Required task:
Extract each line where the string "import" shows up.

Rows:
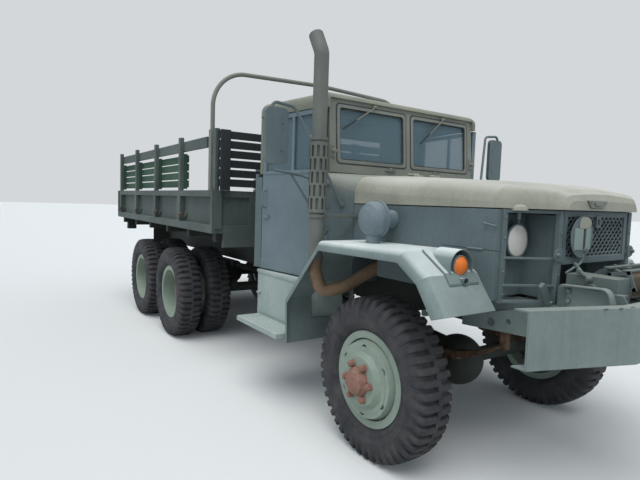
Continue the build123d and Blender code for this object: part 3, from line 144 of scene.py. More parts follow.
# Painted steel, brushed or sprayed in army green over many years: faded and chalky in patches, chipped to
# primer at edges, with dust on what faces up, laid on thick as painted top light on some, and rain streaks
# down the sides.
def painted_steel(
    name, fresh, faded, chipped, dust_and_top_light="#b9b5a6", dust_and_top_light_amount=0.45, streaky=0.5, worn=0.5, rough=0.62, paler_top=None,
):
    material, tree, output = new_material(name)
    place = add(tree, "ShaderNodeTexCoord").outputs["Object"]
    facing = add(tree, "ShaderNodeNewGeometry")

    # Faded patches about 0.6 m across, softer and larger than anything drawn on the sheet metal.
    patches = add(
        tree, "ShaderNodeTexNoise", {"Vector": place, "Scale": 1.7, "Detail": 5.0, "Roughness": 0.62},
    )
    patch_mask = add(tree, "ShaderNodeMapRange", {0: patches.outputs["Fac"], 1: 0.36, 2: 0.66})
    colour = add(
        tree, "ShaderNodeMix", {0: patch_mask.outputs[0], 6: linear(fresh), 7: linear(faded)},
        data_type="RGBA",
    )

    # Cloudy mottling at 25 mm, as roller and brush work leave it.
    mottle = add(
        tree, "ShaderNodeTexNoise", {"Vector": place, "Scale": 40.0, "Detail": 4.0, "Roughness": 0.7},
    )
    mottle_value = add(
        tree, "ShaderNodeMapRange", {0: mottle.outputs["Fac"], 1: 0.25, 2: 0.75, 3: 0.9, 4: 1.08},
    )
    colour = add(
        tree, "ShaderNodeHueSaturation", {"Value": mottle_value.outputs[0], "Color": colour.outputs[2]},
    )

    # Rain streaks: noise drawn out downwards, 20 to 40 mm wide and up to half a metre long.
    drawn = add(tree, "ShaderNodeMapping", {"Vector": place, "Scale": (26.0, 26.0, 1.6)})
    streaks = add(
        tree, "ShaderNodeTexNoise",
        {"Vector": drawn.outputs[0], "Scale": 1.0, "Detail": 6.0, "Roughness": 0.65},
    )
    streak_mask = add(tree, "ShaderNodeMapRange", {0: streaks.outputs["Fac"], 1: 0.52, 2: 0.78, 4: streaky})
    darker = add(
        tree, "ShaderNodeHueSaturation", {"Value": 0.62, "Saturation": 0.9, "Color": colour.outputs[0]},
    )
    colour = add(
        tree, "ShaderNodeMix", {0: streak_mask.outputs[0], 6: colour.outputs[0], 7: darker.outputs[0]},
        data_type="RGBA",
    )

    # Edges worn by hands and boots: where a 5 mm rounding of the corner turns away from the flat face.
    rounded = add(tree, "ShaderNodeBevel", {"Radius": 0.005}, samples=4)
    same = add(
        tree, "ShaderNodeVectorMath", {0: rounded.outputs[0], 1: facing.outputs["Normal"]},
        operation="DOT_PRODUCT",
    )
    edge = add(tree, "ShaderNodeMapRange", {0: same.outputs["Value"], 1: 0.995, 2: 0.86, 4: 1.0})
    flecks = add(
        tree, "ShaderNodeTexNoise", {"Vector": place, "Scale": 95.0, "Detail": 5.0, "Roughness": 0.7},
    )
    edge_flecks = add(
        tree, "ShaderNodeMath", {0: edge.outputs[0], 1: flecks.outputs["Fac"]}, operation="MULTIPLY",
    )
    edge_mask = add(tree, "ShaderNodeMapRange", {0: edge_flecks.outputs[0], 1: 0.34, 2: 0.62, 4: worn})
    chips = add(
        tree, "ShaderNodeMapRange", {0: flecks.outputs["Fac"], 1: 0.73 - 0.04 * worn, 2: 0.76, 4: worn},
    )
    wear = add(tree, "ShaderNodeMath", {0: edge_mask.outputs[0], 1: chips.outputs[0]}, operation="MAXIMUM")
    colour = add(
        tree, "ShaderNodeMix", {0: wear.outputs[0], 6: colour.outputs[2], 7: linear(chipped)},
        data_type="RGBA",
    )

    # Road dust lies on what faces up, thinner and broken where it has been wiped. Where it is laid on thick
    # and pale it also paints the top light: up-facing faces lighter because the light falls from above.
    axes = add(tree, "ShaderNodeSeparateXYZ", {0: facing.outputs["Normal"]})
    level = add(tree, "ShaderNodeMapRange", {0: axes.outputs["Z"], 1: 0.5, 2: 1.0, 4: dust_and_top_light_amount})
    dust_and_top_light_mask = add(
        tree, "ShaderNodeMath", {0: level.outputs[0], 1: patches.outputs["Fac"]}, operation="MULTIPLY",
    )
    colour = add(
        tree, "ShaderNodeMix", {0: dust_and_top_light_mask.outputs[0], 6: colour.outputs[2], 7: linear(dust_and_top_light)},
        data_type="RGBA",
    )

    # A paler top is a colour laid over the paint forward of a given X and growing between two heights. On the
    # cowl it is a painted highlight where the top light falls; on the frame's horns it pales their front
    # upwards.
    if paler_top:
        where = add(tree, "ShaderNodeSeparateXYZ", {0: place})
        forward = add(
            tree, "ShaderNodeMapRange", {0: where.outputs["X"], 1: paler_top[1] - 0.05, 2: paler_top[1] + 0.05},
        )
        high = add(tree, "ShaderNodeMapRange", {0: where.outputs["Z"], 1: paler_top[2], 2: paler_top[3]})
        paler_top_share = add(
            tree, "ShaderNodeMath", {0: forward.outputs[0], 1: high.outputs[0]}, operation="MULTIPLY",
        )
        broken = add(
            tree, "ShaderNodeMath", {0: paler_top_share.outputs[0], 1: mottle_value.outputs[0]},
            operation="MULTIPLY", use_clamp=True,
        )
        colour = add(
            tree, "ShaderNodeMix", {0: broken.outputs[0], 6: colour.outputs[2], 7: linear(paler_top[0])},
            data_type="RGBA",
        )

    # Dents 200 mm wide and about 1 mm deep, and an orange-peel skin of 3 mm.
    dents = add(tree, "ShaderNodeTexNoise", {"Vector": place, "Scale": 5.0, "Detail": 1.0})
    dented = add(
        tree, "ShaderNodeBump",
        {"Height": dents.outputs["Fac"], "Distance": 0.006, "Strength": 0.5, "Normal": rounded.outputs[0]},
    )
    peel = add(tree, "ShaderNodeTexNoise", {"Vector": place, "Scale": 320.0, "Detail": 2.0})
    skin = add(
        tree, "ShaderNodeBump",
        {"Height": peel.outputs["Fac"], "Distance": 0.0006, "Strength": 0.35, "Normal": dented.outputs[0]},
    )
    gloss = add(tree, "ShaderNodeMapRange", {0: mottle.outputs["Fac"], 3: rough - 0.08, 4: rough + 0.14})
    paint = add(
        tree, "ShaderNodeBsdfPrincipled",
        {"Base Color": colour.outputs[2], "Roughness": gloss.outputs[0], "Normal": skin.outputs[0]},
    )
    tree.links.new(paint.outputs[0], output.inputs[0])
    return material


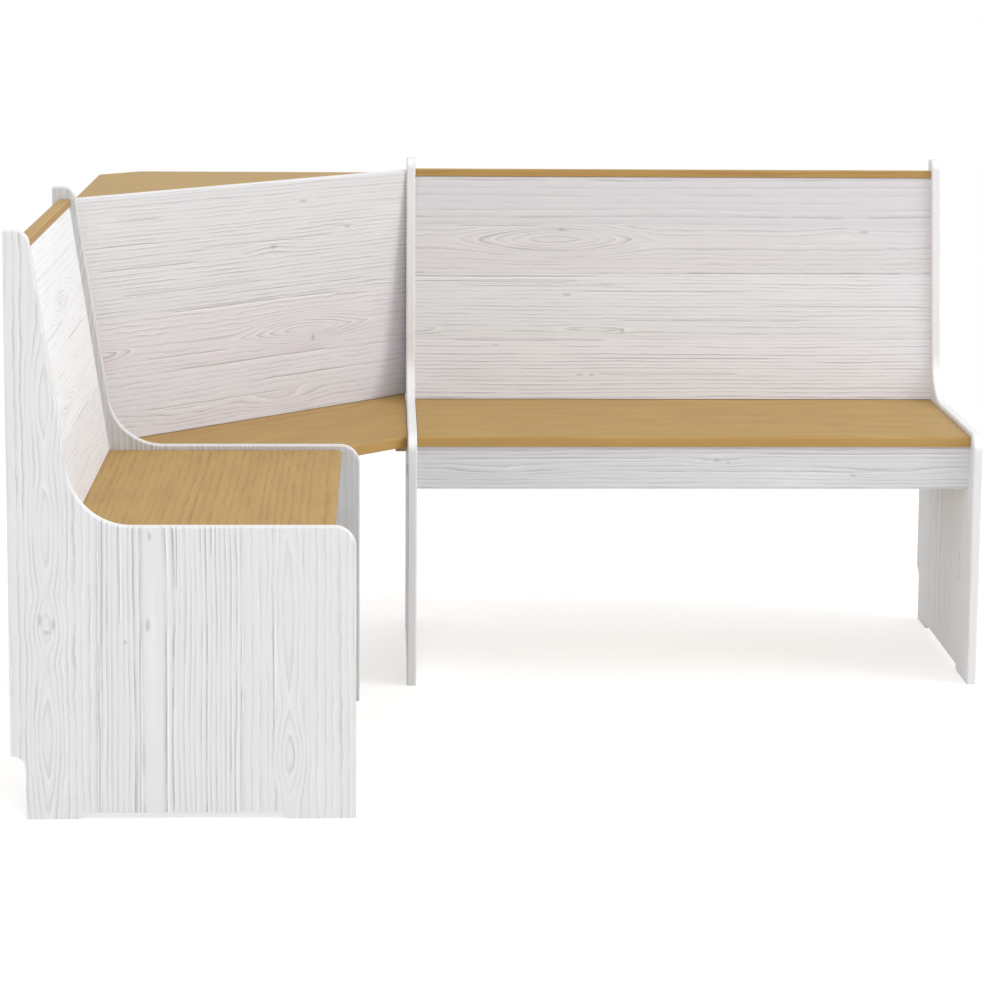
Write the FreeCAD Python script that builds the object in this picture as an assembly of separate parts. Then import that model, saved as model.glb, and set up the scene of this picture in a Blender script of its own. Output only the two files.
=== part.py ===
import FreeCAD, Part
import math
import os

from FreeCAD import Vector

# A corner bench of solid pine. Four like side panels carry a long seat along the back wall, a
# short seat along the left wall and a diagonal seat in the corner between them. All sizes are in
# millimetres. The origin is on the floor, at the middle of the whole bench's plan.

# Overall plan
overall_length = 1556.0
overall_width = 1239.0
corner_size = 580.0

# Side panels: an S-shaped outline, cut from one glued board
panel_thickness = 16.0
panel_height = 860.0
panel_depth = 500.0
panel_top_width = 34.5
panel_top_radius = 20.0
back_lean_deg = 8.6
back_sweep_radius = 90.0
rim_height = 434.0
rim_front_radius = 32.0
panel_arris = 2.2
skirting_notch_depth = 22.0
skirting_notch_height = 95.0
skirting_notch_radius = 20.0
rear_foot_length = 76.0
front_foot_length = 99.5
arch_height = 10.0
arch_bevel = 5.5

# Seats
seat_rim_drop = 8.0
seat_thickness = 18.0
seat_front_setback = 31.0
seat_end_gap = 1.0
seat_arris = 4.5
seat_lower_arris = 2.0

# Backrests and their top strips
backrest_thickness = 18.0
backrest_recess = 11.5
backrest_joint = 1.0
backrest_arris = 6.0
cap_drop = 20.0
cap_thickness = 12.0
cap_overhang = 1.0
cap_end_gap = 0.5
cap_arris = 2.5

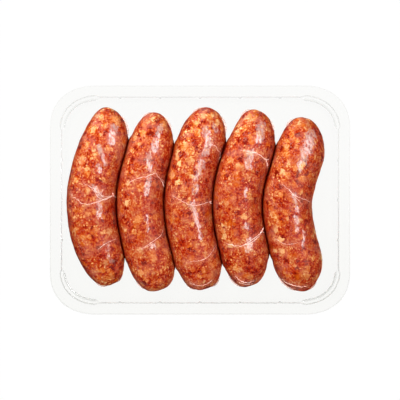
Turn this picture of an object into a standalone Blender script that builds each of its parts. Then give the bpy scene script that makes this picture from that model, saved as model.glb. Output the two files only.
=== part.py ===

In response:
Write the FreeCAD Python script that builds the object in this picture as an assembly of separate parts. Then import that model, saved as model.glb, and set up the scene of this picture in a Blender script of its own. Output only the two files.
import FreeCAD, Part
import math
import os
from FreeCAD import Vector